>>>

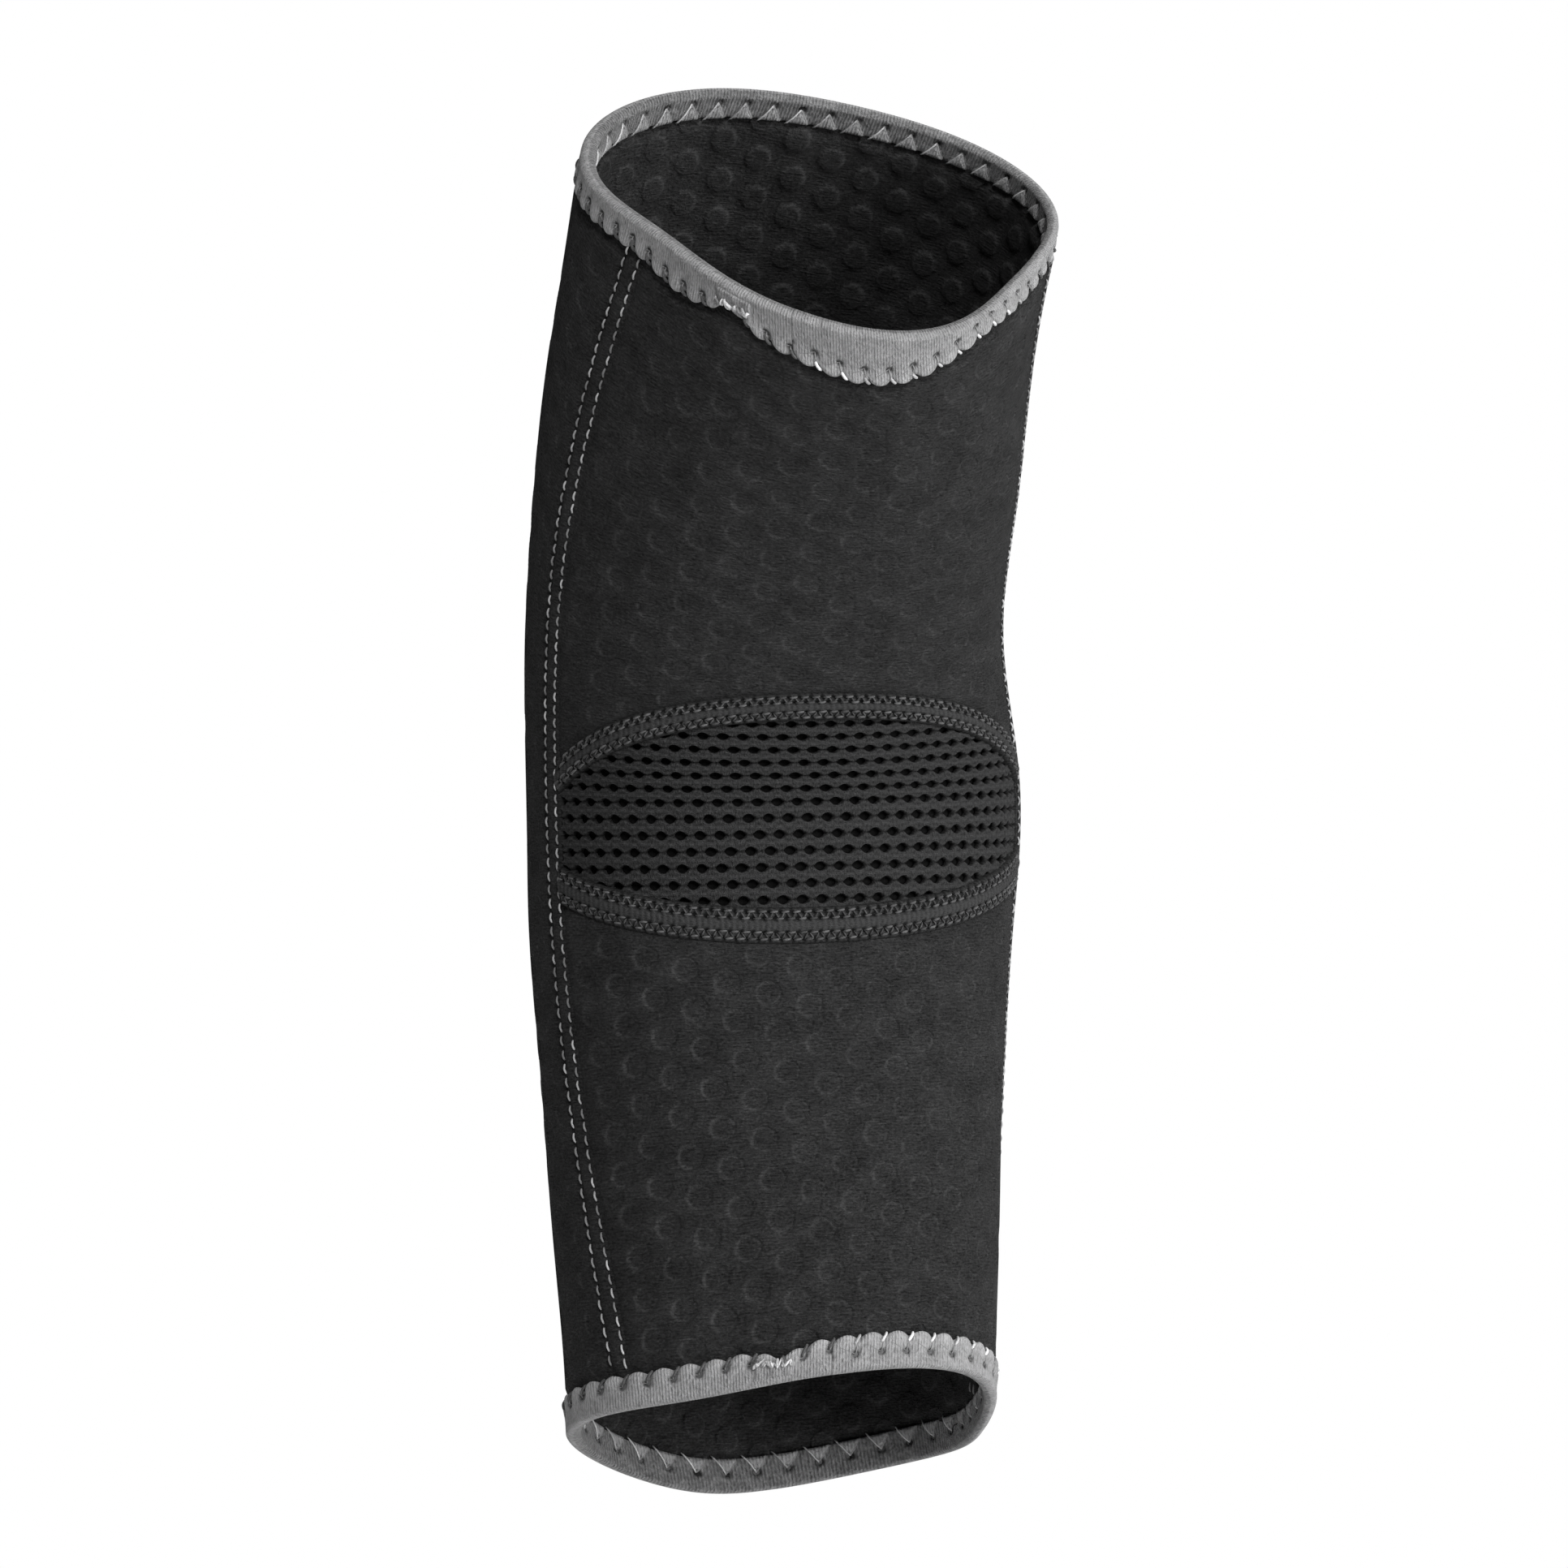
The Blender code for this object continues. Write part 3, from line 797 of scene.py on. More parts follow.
def build_mesh_insert():
    outline = mesh_cell()
    count = len(outline)
    angles = np.arctan2(outline[:, 1] * MESH_ROW, outline[:, 0] * MESH_PITCH)
    half = 13
    points, quads, painted_ridge_shading = [], [], []
    base = 0
    rings = 9
    for row in range(-half, half + 1):
        for column in range(-16, 17):
            centre_u = (column + 0.5 * (row % 2)) * MESH_PITCH
            centre_v = row * MESH_ROW
            theta = angle_at(centre_v, centre_u)
            left, right = front_angle(-1.0, centre_v), front_angle(1.0, centre_v)
            place = 2 * (theta - left) / (right - left) - 1
            if abs(place) > 1.03:
                continue
            if not (lower_tape_top(place) - 2 * MM < centre_v < upper_tape_bottom(place) + 2 * MM):
                continue
            skew = 0.12 * np.sin(column * 1.9 + row * 2.3)
            size = 1 + 0.5 * skew
            hole = np.stack([MESH_HOLE[0] * size * np.cos(angles),
                             MESH_HOLE[1] * np.sin(angles) * np.abs(np.sin(angles)) ** 0.5],
                            axis=1)
            edge = outline * np.array([MESH_PITCH, MESH_ROW])
            for ring in range(rings):
                share = (ring / (rings - 1)) ** 0.85
                local = hole * (1 - share) + edge * share
                ridge, plait, groove = mesh_height(centre_u + local[:, 0], local[:, 1], row)
                lip = np.exp(-ring / 1.1)
                height = MM * (0.26 * ridge + 0.24 * plait - 0.30 * lip - 0.40 * groove)
                points.append(np.stack([centre_u + local[:, 0], centre_v + local[:, 1],
                                        height], axis=1))
                # Painted light and shade: the mesh's colour is lighter on the yarn ridges and
                # plaits, and darker in the row grooves and at the lips of the holes.
                painted_ridge_shading.append(np.clip(0.25 + 0.75 * ridge + 0.45 * plait - 0.6 * groove, 0, 1)
                              * (1 - 0.8 * lip))
            for ring in range(rings - 1):
                j = np.arange(count)
                k = (j + 1) % count
                a = base + ring * count
                b = a + count
                quads.append(np.stack([a + j, b + j, b + k, a + k], axis=1))
            base += rings * count
    flat = np.concatenate(points)
    quads = np.concatenate(quads)
    painted_ridge_shading = np.concatenate(painted_ridge_shading)
    keys = np.round(flat[:, :2] / (0.02 * MM)).astype(np.int64)
    _, first, same = np.unique(keys, axis=0, return_index=True, return_inverse=True)
    same = same.ravel()
    flat, painted_ridge_shading = flat[first], painted_ridge_shading[first]
    quads = same[quads]
    u, v = flat[:, 0], flat[:, 1]
    theta = angle_at(v, u)
    outer = shell(v, theta, -0.75 * MM + flat[:, 2] + ripples(u, v))
    inner = shell(v, theta, -0.75 * MM - MESH_THICKNESS + 0.3 * flat[:, 2])
    total = len(outer)
    edges = np.concatenate([quads[:, [0, 1]], quads[:, [1, 2]], quads[:, [2, 3]],
                            quads[:, [3, 0]]])
    code = edges[:, 0] * total + edges[:, 1]
    back = edges[:, 1] * total + edges[:, 0]
    rim = edges[~np.isin(code, back)]
    walls = np.stack([rim[:, 1], rim[:, 0], rim[:, 0] + total, rim[:, 1] + total], axis=1)
    cloth = np.stack([u, v], axis=1)
    piece = add_mesh("mesh_net", np.concatenate([outer, inner]),
                     [quads, quads[:, ::-1] + total, walls], LOOKS["mesh"],
                     np.concatenate([cloth, cloth]),
                     {"ridge": np.concatenate([painted_ridge_shading, painted_ridge_shading])})
    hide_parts("mesh_insert")
    # Behind the mesh, a near-black sheet: painted shade seen through its holes.
    t, p = unit_grid(40, 90)
    s = lower_tape_top(p) - 1 * MM + (upper_tape_bottom(p) - lower_tape_top(p) + 2 * MM) * t
    theta = front_angle(p, s)
    shade_backing = slab("mesh_shade_backing", s, theta, -1.9 * MM + 0 * s, -WALL + 0 * s, LOOKS["shade_backing"])
    return [piece, shade_backing]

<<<

§ Directions: Copy every line verbatim.

§ Full response:
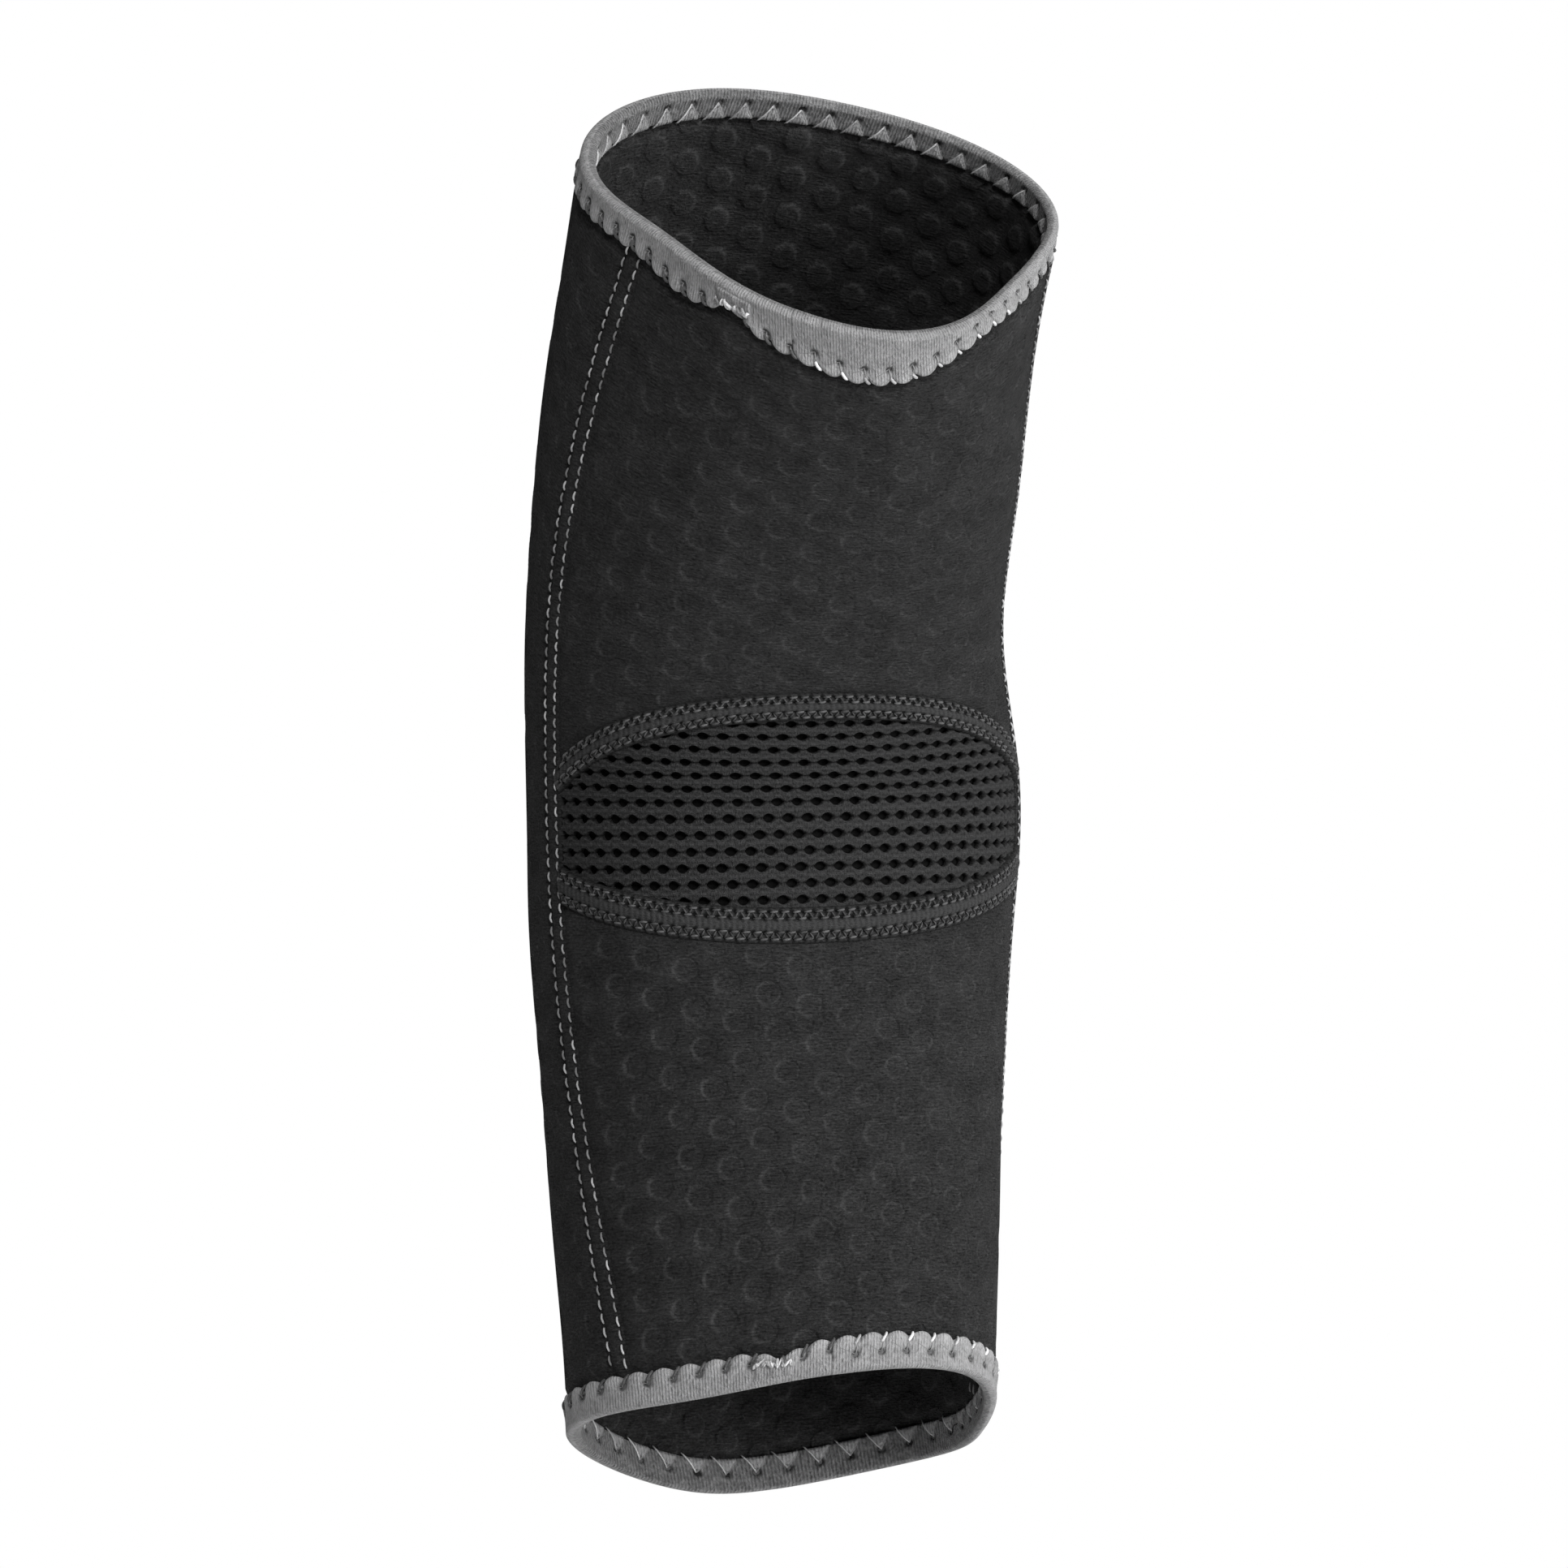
The Blender code for this object continues. Write part 3, from line 797 of scene.py on. More parts follow.
def build_mesh_insert():
    outline = mesh_cell()
    count = len(outline)
    angles = np.arctan2(outline[:, 1] * MESH_ROW, outline[:, 0] * MESH_PITCH)
    half = 13
    points, quads, painted_ridge_shading = [], [], []
    base = 0
    rings = 9
    for row in range(-half, half + 1):
        for column in range(-16, 17):
            centre_u = (column + 0.5 * (row % 2)) * MESH_PITCH
            centre_v = row * MESH_ROW
            theta = angle_at(centre_v, centre_u)
            left, right = front_angle(-1.0, centre_v), front_angle(1.0, centre_v)
            place = 2 * (theta - left) / (right - left) - 1
            if abs(place) > 1.03:
                continue
            if not (lower_tape_top(place) - 2 * MM < centre_v < upper_tape_bottom(place) + 2 * MM):
                continue
            skew = 0.12 * np.sin(column * 1.9 + row * 2.3)
            size = 1 + 0.5 * skew
            hole = np.stack([MESH_HOLE[0] * size * np.cos(angles),
                             MESH_HOLE[1] * np.sin(angles) * np.abs(np.sin(angles)) ** 0.5],
                            axis=1)
            edge = outline * np.array([MESH_PITCH, MESH_ROW])
            for ring in range(rings):
                share = (ring / (rings - 1)) ** 0.85
                local = hole * (1 - share) + edge * share
                ridge, plait, groove = mesh_height(centre_u + local[:, 0], local[:, 1], row)
                lip = np.exp(-ring / 1.1)
                height = MM * (0.26 * ridge + 0.24 * plait - 0.30 * lip - 0.40 * groove)
                points.append(np.stack([centre_u + local[:, 0], centre_v + local[:, 1],
                                        height], axis=1))
                # Painted light and shade: the mesh's colour is lighter on the yarn ridges and
                # plaits, and darker in the row grooves and at the lips of the holes.
                painted_ridge_shading.append(np.clip(0.25 + 0.75 * ridge + 0.45 * plait - 0.6 * groove, 0, 1)
                              * (1 - 0.8 * lip))
            for ring in range(rings - 1):
                j = np.arange(count)
                k = (j + 1) % count
                a = base + ring * count
                b = a + count
                quads.append(np.stack([a + j, b + j, b + k, a + k], axis=1))
            base += rings * count
    flat = np.concatenate(points)
    quads = np.concatenate(quads)
    painted_ridge_shading = np.concatenate(painted_ridge_shading)
    keys = np.round(flat[:, :2] / (0.02 * MM)).astype(np.int64)
    _, first, same = np.unique(keys, axis=0, return_index=True, return_inverse=True)
    same = same.ravel()
    flat, painted_ridge_shading = flat[first], painted_ridge_shading[first]
    quads = same[quads]
    u, v = flat[:, 0], flat[:, 1]
    theta = angle_at(v, u)
    outer = shell(v, theta, -0.75 * MM + flat[:, 2] + ripples(u, v))
    inner = shell(v, theta, -0.75 * MM - MESH_THICKNESS + 0.3 * flat[:, 2])
    total = len(outer)
    edges = np.concatenate([quads[:, [0, 1]], quads[:, [1, 2]], quads[:, [2, 3]],
                            quads[:, [3, 0]]])
    code = edges[:, 0] * total + edges[:, 1]
    back = edges[:, 1] * total + edges[:, 0]
    rim = edges[~np.isin(code, back)]
    walls = np.stack([rim[:, 1], rim[:, 0], rim[:, 0] + total, rim[:, 1] + total], axis=1)
    cloth = np.stack([u, v], axis=1)
    piece = add_mesh("mesh_net", np.concatenate([outer, inner]),
                     [quads, quads[:, ::-1] + total, walls], LOOKS["mesh"],
                     np.concatenate([cloth, cloth]),
                     {"ridge": np.concatenate([painted_ridge_shading, painted_ridge_shading])})
    hide_parts("mesh_insert")
    # Behind the mesh, a near-black sheet: painted shade seen through its holes.
    t, p = unit_grid(40, 90)
    s = lower_tape_top(p) - 1 * MM + (upper_tape_bottom(p) - lower_tape_top(p) + 2 * MM) * t
    theta = front_angle(p, s)
    shade_backing = slab("mesh_shade_backing", s, theta, -1.9 * MM + 0 * s, -WALL + 0 * s, LOOKS["shade_backing"])
    return [piece, shade_backing]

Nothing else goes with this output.